As I have said, you simply do not know if you're creditworthy - a bank can only extrapolate from your current (and short-term) projected circumstances. On a 20/25 year term, that's guesswork, pure and simple. Hence when you applied for your mortgage, you could not guarantee being able to service it - but equally it would have made no sense for the bank to have refused you the loan. Before you leap back on this being a poor excuse for the sub-prime (etc) mess, it's not a defence; it's to remind you that all lending decisions are based on conjecture (or probability, churned out by computers, but it's still conjecture), and NO expert can eliminate the fact - especially in a world susceptible to shocks and varying cycles. I dont pretend to know why some banks lent to those with no incomes - booms have a strange impact upon behaviour - but if you're saying that all banks are culpable, and employed similar strategies, you're wrong. Plain and simple. That banks have been unfairly tarred with the same brush has been my point, nothing more.
 
So why was it not only the banks who lent to people who couldn't repay, or only the banks who lent more than properties were worth that got into difficulties?

Why did insurance companies, who didn't make loans like that at all, get into difficulties?
 
I dont pretend to know why some banks lent to those with no incomes
I'll guess folly, greed, and knowing they had a cunning plan to sell bundles of bad loans to trusting mugs.

So that's folly, greed, and dishonesty.

all lending decisions are based on conjecture (or probability, churned out by computers

A lending decision to make loans to people who can't pay them back - you claim it was based on probability?

The probability of being able to get away with it for a while, perhaps.
 
So why was it not only the banks who lent to people who couldn't repay, or only the banks who lent more than properties were worth that got into difficulties?

Why did insurance companies, who didn't make loans like that at all, get into difficulties?

I'm not sure what you're asking for the first part ... Insurance companies had plenty of exposure to the property sector, in varying forms. The thing to remember is that sub-prime came at the end of a long-boom .... all a product of ultra-low interest rates from 2001 onwards. Some argue it stemmed from a decade earlier ....
 
I dont pretend to know why some banks lent to those with no incomes
I'll guess folly, greed, and knowing they had a cunning plan to sell bundles of bad loans to trusting mugs.
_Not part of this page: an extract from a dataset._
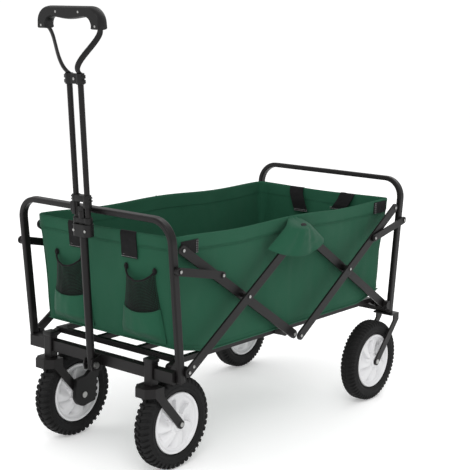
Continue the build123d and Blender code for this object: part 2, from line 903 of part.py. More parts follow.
with BuildPart() as slide_collar:
    with BuildSketch(along(collar_u0)) as body:
        SlotOverall(50.0, 25.0)
    lift(body, sleeve_u0 - collar_u0 - 0.6)
    with BuildSketch(along(collar_u0)) as bore:
        Circle(single_r + fit)
    lift(bore, sleeve_u0 - collar_u0, mode=Mode.SUBTRACT)
    with BuildSketch(along(collar_u0 + 3.0)) as sockets:
        with Locations((-twin_x, 0), (twin_x, 0)):
            Circle(twin_r)
    lift(sockets, sleeve_u0 - collar_u0, mode=Mode.SUBTRACT)
save(slide_collar, "slide_collar")

with BuildPart() as upper_clamp:
    with BuildSketch(along(clamp_u0 - 14.0)) as body:
        SlotOverall(50.0, 21.0)
    lift(body, 22.0)
    with BuildSketch(along(clamp_u0 - 14.0)) as sockets:
        with Locations((-twin_x, 0), (twin_x, 0)):
            Circle(twin_r)
    lift(sockets, 22.0, mode=Mode.SUBTRACT)
save(upper_clamp, "upper_clamp")

grip_plane = Plane(
    origin=handle_plane.origin,
    x_dir=(1, 0, 0),
    z_dir=-handle_plane.y_dir,
)
with BuildPart() as grip:
    with BuildSketch(grip_plane.offset(-grip_d / 2)) as outline:
        Polygon(
            (-grip_half + 2.0, grip_u0),
            (-grip_half, grip_u1 - 22.0),
            (-grip_half + 14.0, grip_u1 - 4.0),
            (-grip_half + 30.0, grip_u1),
            (grip_half - 30.0, grip_u1),
            (grip_half - 14.0, grip_u1 - 4.0),
            (grip_half, grip_u1 - 22.0),
            (grip_half - 2.0, grip_u0),
            (grip_half - 28.0, grip_u0),
            (grip_half - 38.0, grip_u1 - 24.0),
            (22.0, grip_u1 - 27.0),
            (-22.0, grip_u1 - 27.0),
            (-grip_half + 38.0, grip_u1 - 24.0),
            (-grip_half + 28.0, grip_u0),
            align=None,
        )
    extrude(outline.sketch, amount=grip_d)
    rims = grip.faces().filter_by(grip_plane).edges()
    chamfer(rims, 3.5)
    for side, _ in sides:
        with BuildLine(grip_plane) as path:
            Spline(
                (side * twin_x, clamp_u0 + 8.0),
                (side * 50.0, grip_u0 - 34.0),
                (side * 74.0, grip_u0 + 6.0),
                tangents=((0, 1), (side * 0.35, 1)),
            )
        with BuildSketch(along(clamp_u0 + 8.0)) as section:
            with Locations((side * twin_x, 0)):
                Circle(twin_r)
        sweep(section.sketch, path=path.wire(), mode=Mode.SUBTRACT)
save(grip, "grip")

# ---- soft goods ----
def tub_shell(inset, top_extra, corner):
    """Rounded shell through the tub's floor edge, toe and rim, drawn in by an inset."""
    levels = (
        (tub_x_foot, tub_y_foot, tub_z0 + inset),
        (tub_x_toe, tub_y_toe, tub_z_toe + inset),
        (tub_x_rim, tub_y_rim, tub_z1 + top_extra),
    )
    faces = []
    for half_x, half_y, level in levels:
        with BuildSketch(Plane.XY.offset(level)) as section:
            with Locations((0, mid_y)):
                RectangleRounded(2 * (half_x - inset), 2 * (half_y - inset), corner)
        faces.append(section.sketch.faces()[0])
    return faces


with BuildPart() as tub:
    loft(sections=tub_shell(0.0, 0.0, 10.0), ruled=True)
    loft(sections=tub_shell(tub_wall, 1.0, 8.0), ruled=True, mode=Mode.SUBTRACT)
save(tub, "tub")

# plane lying on the outside of the tub's front panel, local y up the panel from its toe
panel_lean = atan2(tub_y_rim - tub_y_toe, tub_z1 - tub_z_toe)
panel_len = hypot(tub_y_rim - tub_y_toe, tub_z1 - tub_z_toe)


def panel_plane(end, out=0.0):
    plane = Plane(
        origin=(0, mid_y + end * tub_y_toe, tub_z_toe),
        x_dir=(-end, 0, 0),
        z_dir=(0, end * cos(panel_lean), -sin(panel_lean)),
    )
    return plane.offset(out)


pocket_half = 61.0
pocket_x = 105.0
pocket_y0 = 8.0
pocket_y1 = 160.0
pocket_deep = 26.0
pocket_wall = 2.5
for side, side_name in sides:
    with BuildPart() as pocket:
        with BuildSketch(panel_plane(-1, 0.4)) as body:
            with Locations((side * pocket_x, (pocket_y0 + pocket_y1) / 2)):
                RectangleRounded(2 * pocket_half, pocket_y1 - pocket_y0, 8.0)
        extrude(body.sketch, amount=pocket_deep)
        with BuildSketch(panel_plane(-1, 0.0)) as room:
            with Locations((side * pocket_x, (pocket_y0 + pocket_y1) / 2 + 20.0)):
                Rectangle(
                    2 * (pocket_half - pocket_wall),
                    pocket_y1 - pocket_y0 + 40.0 - 2 * pocket_wall,
                )
        extrude(room.sketch, amount=pocket_deep + 0.4 - pocket_wall, mode=Mode.SUBTRACT)
    save(pocket, f"{side_name}_cup_pocket")

strap_half = 22.0
strap_x = 78.0
strap_t = 1.6
with BuildPart() as front_straps:
    for side, _ in sides:
        with BuildSketch(panel_plane(-1, 0.4)) as leg:
            with Locations((side * strap_x, panel_len - 24.0)):
                Rectangle(2 * strap_half, 52.0)
        extrude(leg.sketch, amount=strap_t)
        block(
            side * strap_x - strap_half,
            side * strap_x + strap_half,
            mid_y - tub_y_rim - 2.4,
            mid_y - tub_y_rim + 5.0,
            tub_z1 + 0.4,
            tub_z1 + 0.4 + strap_t,
        )
save(front_straps, "front_straps")

with BuildPart() as rear_straps:
    for side, _ in sides:
        with BuildSketch(panel_plane(1, -tub_wall - 0.8)) as leg:
            with Locations((side * strap_x, panel_len - 34.0)):
                Rectangle(2 * strap_half, 72.0)
        extrude(leg.sketch, amount=-strap_t)
        block(
            side * strap_x - strap_half,
            side * strap_x + strap_half,
            mid_y + tub_y_rim - 7.0,
            mid_y + tub_y_rim + 3.0,
            tub_z1 + 0.4,
            tub_z1 + 0.4 + strap_t,
        )
save(rear_straps, "rear_straps")

with BuildPart() as corner_tabs:
    for side, _ in sides:
        for end, _ in ends:
            x = side * (tub_x_rim + 0.4)
            block(
                x,
                x + side * 1.6,
                out_y(end, -18.0),
                out_y(end, -60.0),
                468.0,
                496.0,
            )
save(corner_tabs, "corner_tabs")

# flaps over the top middle pivots: an inverted L across the bar ends, cut to a kite
flap_x = 241.0
flap_t = 3.0
for side, side_name in sides:
    with BuildPart() as flap:
        with BuildSketch(Plane.XZ.offset(-(mid_y + 100.0))) as section:
            Polygon(
                (side * (tub_x_rim - 4.0), tub_z1 + 0.6),
                (side * (flap_x - 2.0), tub_z1 - 3.0),
                (side * flap_x, tub_z1 - 82.0),
                (side * (flap_x + flap_t), tub_z1 - 82.0),
                (side * (flap_x + flap_t - 1.0), tub_z1 + 1.0),
                (side * (flap_x - 6.0), tub_z1 + 3.0),
                (side * (tub_x_rim - 4.0), tub_z1 + 3.6),
                align=None,
            )
        extrude(section.sketch, amount=240.0)
        with BuildSketch(Plane.YZ.offset(-300.0)) as kite:
            Polygon(
                (mid_y - 20.0, tub_z1 + 8.0),
                (mid_y - 104.0, tub_z1 - 52.0),
                (mid_y - 98.0, tub_z1 - 60.0),
                (mid_y - 30.0, tub_z1 - 81.0),
                (mid_y + 34.0, tub_z1 - 80.0),
                (mid_y + 88.0, tub_z1 - 58.0),
                (mid_y + 92.0, tub_z1 - 50.0),
                (mid_y + 20.0, tub_z1 + 8.0),
                align=None,
            )
        extrude(kite.sketch, amount=600.0, mode=Mode.INTERSECT)
    save(flap, f"{side_name}_side_flap")
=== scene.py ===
"""Looks of the folding camp wagon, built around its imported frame."""

import json
import logging
import math
from dataclasses import dataclass
from enum import Enum
from typing import Callable, Iterable, List, Optional, Sequence, Tuple

import bmesh
import bpy
from mathutils import Matrix, Vector, noise


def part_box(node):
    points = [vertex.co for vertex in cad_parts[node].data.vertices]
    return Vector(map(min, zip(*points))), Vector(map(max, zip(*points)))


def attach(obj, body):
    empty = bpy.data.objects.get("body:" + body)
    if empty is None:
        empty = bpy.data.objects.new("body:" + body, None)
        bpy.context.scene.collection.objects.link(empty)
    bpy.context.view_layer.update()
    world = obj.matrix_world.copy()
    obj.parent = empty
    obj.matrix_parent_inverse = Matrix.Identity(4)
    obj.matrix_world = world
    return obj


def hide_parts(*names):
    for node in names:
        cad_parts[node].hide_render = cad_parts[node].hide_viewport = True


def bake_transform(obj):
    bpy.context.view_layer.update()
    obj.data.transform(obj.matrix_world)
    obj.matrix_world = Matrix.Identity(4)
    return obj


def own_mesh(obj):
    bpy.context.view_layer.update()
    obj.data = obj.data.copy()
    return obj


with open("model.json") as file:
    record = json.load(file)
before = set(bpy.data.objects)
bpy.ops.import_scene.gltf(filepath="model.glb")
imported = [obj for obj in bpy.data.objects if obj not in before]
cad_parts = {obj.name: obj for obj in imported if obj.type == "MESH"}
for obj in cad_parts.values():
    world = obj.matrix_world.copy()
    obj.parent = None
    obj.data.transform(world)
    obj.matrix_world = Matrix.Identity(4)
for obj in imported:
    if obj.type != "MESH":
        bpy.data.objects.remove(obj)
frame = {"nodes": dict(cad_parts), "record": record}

LOG = logging.getLogger("camp_wagon")
Point = Tuple[float, float, float]
Colour = Tuple[float, float, float]
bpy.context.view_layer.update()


class Body(str, Enum):
    """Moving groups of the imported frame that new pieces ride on."""

    FRONT = "front_frame"
    REAR = "rear_frame"
    FLOOR_FRONT = "floor_front"
    FLOOR_REAR = "floor_rear"
    FRONT_OUTER = "front_outer_bars"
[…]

So that's folly, greed, and dishonesty.

all lending decisions are based on conjecture (or probability, churned out by computers

A lending decision to make loans to people who can't pay them back - you claim it was based on probability?

The probability of being able to get away with it for a while, perhaps.
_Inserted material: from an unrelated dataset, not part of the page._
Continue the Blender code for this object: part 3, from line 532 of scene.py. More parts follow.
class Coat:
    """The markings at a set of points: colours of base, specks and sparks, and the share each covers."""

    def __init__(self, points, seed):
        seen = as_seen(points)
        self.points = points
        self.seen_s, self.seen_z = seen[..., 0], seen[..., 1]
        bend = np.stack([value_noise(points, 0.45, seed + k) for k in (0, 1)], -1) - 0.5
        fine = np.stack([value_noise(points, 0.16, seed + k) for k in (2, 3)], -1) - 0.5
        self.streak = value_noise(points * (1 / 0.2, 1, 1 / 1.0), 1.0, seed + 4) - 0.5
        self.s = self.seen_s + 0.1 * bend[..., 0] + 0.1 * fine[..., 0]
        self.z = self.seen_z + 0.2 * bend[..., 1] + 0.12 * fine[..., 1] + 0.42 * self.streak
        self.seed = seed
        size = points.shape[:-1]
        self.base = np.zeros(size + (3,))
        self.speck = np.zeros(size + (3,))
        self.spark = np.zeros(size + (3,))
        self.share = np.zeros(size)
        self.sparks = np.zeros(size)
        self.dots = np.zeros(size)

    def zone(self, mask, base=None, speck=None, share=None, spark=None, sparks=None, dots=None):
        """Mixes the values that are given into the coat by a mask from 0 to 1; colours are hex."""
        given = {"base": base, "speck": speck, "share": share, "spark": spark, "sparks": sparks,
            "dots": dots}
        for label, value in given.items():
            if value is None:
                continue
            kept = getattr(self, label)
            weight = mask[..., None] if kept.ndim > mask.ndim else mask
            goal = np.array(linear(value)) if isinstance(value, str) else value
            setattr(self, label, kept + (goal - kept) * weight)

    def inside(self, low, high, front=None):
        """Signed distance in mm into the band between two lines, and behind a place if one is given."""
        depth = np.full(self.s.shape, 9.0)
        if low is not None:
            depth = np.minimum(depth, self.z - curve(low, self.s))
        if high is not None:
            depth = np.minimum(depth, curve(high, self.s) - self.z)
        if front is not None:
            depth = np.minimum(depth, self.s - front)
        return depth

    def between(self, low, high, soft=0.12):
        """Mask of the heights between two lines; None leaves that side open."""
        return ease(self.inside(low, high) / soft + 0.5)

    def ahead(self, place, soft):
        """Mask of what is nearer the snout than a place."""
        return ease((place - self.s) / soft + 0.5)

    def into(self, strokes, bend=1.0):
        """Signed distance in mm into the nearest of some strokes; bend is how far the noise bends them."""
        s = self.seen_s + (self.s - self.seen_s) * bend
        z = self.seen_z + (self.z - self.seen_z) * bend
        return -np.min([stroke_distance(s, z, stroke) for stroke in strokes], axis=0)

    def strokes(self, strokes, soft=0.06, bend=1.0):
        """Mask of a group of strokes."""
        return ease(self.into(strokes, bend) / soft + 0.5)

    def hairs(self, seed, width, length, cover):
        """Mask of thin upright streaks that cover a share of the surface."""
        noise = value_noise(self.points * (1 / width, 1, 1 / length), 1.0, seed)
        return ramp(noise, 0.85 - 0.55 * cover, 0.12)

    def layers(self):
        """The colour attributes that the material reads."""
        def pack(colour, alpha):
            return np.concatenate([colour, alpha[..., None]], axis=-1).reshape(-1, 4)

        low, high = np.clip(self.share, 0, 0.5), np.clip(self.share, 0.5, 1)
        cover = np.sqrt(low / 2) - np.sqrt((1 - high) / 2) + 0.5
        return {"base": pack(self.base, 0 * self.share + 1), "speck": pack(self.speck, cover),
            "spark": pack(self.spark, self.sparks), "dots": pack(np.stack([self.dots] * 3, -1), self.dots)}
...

We've been over this John. I'm not justfying anything .... a sub-prime loan was to an individual with a poor credit history, and yes it's based on probablity. It did not mean they could not pay it back. When a boom turns sour however, they'll be the first to default .... Get away with what?
 
get away with the "cunning plan to sell bundles of bad loans to trusting mugs" of course

for long enough to bank the bonus.

... I'm not justfying anything .... a sub-prime loan was to an individual with a poor credit history, and yes it's based on probablity. It did not mean they could not pay it back.
I don't know why you're trying to make out that lending money to people who can't pay it back was anything other than stupid. Would you do it? With your own money?
 
When you make a loan and take account of the borrowers ability to pay there is some risk that the person will lose their job and be unable to pay but only a small number of people lose their jobs (and are unable to find a replacement job) in a given year so as long as an allowance is made in the interest rate for the risk of default things keep on goingat the bank.

However when you make the assumption that if worst comes to worse you will just reposess and sell the asset and make your money back and therefore you don't need to check ability to pay you will drive up the price of the asset to unsustainable levels as suckers take out bigger and bigger loans. Eventually the bubble WILL burst and those still in the game at the time it bursts (both lenders and borrowers) will lose out massively.

And then the crafty bankers created all sorts of instruments (credit default swaps, mortgage backed securities etc) which obfuscated and spread the "risk" arround the whole banking industry so when the **** finally hit the fan it did so in a MASSIVE way.

Worse still many people at least in the US were re-mortgaging their houses based on the new unsustainable values and spending that money in the general economy. So when the mortgage bubble burst there was a massive shock to the wider economic system as people who had been living beyond their means by re-mortgaging their houses were brought forcibly back to reality.
 
And those assumptions and instruments made by the banks were inescapable, were they?

Or did they happen because of greed, stupidity and ignorance?
 
Template threat received from HMRC today. I will not be losing any sleep :lol:
 
Sounds like they have been auditing scheme providers and will use the logic of X certs = Y earnings :roll:
As long as people can tie invoices to certificates/notifications, and the descriptions of work tie up, the invoiced amount is realistic for the work done and the books all balance and everything is consistent with their visible assets and lifestyle they should have no trouble at all.
 
Blimey - looking at the timestamps of most of these posts isn't anybody doing any work (or wealth creation :roll: ).